Horreur à Endebess ! Tel pourrait être le titre d'une nouvelle, d'un roman ou d'un feuilleton à l'eau de rose qui a fini tragiquement en 3 épisodes en 4 jours de tournage.
Le synopsis : une belle athlète de 33 ans, Rebecca Cheptegei, victime de crises de jalousie à répétition de la part de son compagnon, Dickson Ndiema Marangach, a été brûlée vive par ce dernier. Hospitalisée durant 3 jours, elle succombera malheureusement à ses graves blessures, laissant 2 orphelines de 9 et 11 ans, et son compagnon jaloux entre les mains des médecins, lui-même brûlé à 30 %, victime de l'incendie criminel qu'il a allumé.

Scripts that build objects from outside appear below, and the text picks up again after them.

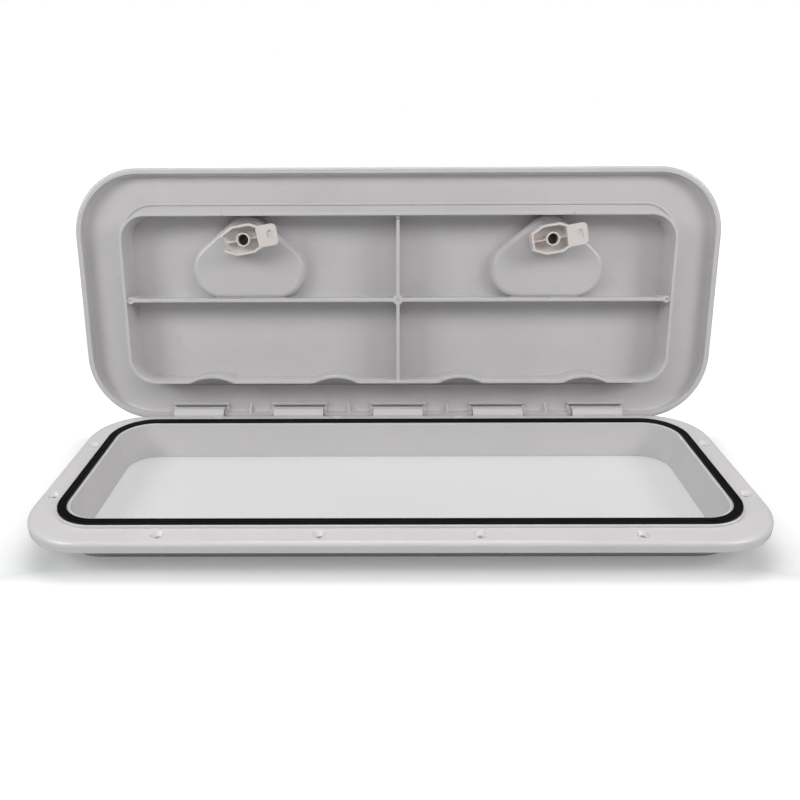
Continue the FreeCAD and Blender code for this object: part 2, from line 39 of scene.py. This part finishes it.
# ---- node helpers -------------------------------------------------------------------------
class Nodes:
    """The node tree of a material or world, built one named step at a time."""

    def __init__(self, owner, output_kind="ShaderNodeOutputMaterial"):
        self.owner = owner
        owner.use_nodes = True
        self.tree = owner.node_tree
        self.tree.nodes.clear()
        self.output = self.tree.nodes.new(output_kind)

    def finish(self, surface):
        """Connects the finished surface, and gives back the material or world."""
        self.put(self.output.inputs["Surface"], surface)
        return self.owner

    def add(self, kind, inputs=None, **settings):
        """A new node with its settings, and its inputs linked or set to a constant."""
        node = self.tree.nodes.new(kind)
        for key, value in settings.items():
            setattr(node, key, value)
        for key, value in (inputs or {}).items():
            self.put(node.inputs[key], value)
        return node

    def put(self, socket, value):
        if isinstance(value, bpy.types.NodeSocket):
            self.tree.links.new(value, socket)
        else:
            socket.default_value = value

    def math(self, operation, a, b=0.0, c=0.0, clamp=False):
        node = self.add("ShaderNodeMath", {0: a, 1: b, 2: c}, operation=operation, use_clamp=clamp)
        return node.outputs[0]

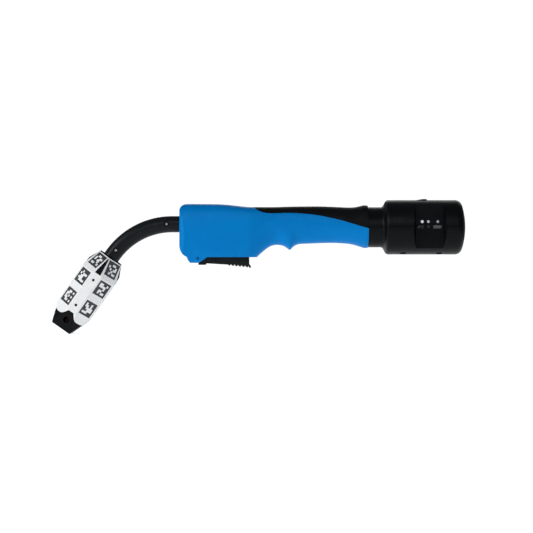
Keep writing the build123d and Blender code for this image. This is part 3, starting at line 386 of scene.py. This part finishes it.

Le film dramatique, sous l'inspiration d'un scénariste ingénieux, pourrait prendre fin avec ce grand suspense : le criminel hospitalisé ignore l'indignation familiale, nationale et mondiale devant son inqualifiable barbarie, sans qu'on sache si les médecins pourraient le sauver de la mort afin qu'il réponde devant les juridictions compétentes.
Hélas, mille fois hélas, l'horreur d'Endebess, qui s'est poursuivie à l'hôpital de référence d'Eldoret, a été vécue pour de vrai dans la région ouest du Kenya, où est morte Rebecca Cheptegei, une athlète ougandaise, spécialiste en course de fond.
Après avoir gagné ou été placée dans plusieurs compétitions majeures dans son pays, en Afrique et dans le monde, elle a rêvé d'une médaille olympique en s'alignant pour le marathon féminin aux derniers jeux de Paris. Bien qu'elle n' y ait été que 44e, le fait d'avoir réalisé les performances minimales pour être qualifiées en dit long sur ses aptitudes pour les courses de fond. C'est bien pour améliorer son potentiel d'athlète qu'elle s'était installée à Endebess, dans l'ouest du Kenya, pour être en contact avec d'autres sportives de haut niveau, des entraîneurs d'expérience et l'environnement favorable des hauts plateaux du Rift, qui ont aidé à faire plus d'un grand champion ou grande championne kényane ou venue d'ailleurs s'y former.
Son jaloux et colérique compagnon, Dickson Ndiema, en a décidé autrement en l'arrosant d'essence le 1er septembre et lui mettant le feu, qui plus est, comble de compulsion maladive, devant ses 2 filles. Brûlée à 80 %, la malheureuse a succombé à ses blessures après avoir "développé une infection bactérienne de septicémie".
Si, d'après leurs voisins et l'enquête de police, Rebecca et Dickson formaient un couple qui avait constamment des disputes familiales, on ignore le dernier casus belli qui a sublimé la colère du meurtrier pour qu'il passe à l'acte irréparable. Quelle que fût la raison de leur dernière dispute de couple qui bat de l'aile, rien, absolument rien, ne peut expliquer cette extrême violence. A moins d'avoir "pété les plombs". Pour quel traumatisme dépressif ou sous l'effet de quelle substance anxiogène ? On ne le sait pas encore.
Ce que l'on sait, c'est que ce film d'horreur n'est malheureusement pas un fait divers isolé au Kenya, en Ouganda et même en Afrique en général. Trop de femmes sont trop souvent victimes de violences sous nos tropiques. Qu'elles soient conjugales, sociétales ou des crimes de réseaux organisés, les filles et femmes de 15 à 49 ans sont les plus affectées par ces violences qui touchent entre 33 à 51% d'entre elles en Afrique subsaharienne, selon des statistiques de l'OMS publiées en 2021.
Rebecca Cheptegei n'est donc pas une victime de plus, c'est un emblématique holocauste, symptomatique de la violence conjugale en Afrique. En Ouganda, son pays d'origine, ce sont environ 33% des couples et 34% au Kenya, son pays de résidence, qui souffrent de disputes familiales fréquentes, accompagnées de violences physiques.
Pour le cas spécifique des athlètes femmes assassinées par leur conjoint, Rebecca Cheptegei est la 3e en 3 ans (2021-2024). On comprend alors la grande clameur d'indignation qui monte de partout : des athlètes et des fédérations d'athlétisme ougandais et kényans au Comité olympique, en passant par la fédération mondiale d'athlétisme, Rebecca est une suppliciée de trop sur l'autel des violences faites aux femmes, particulièrement en Afrique.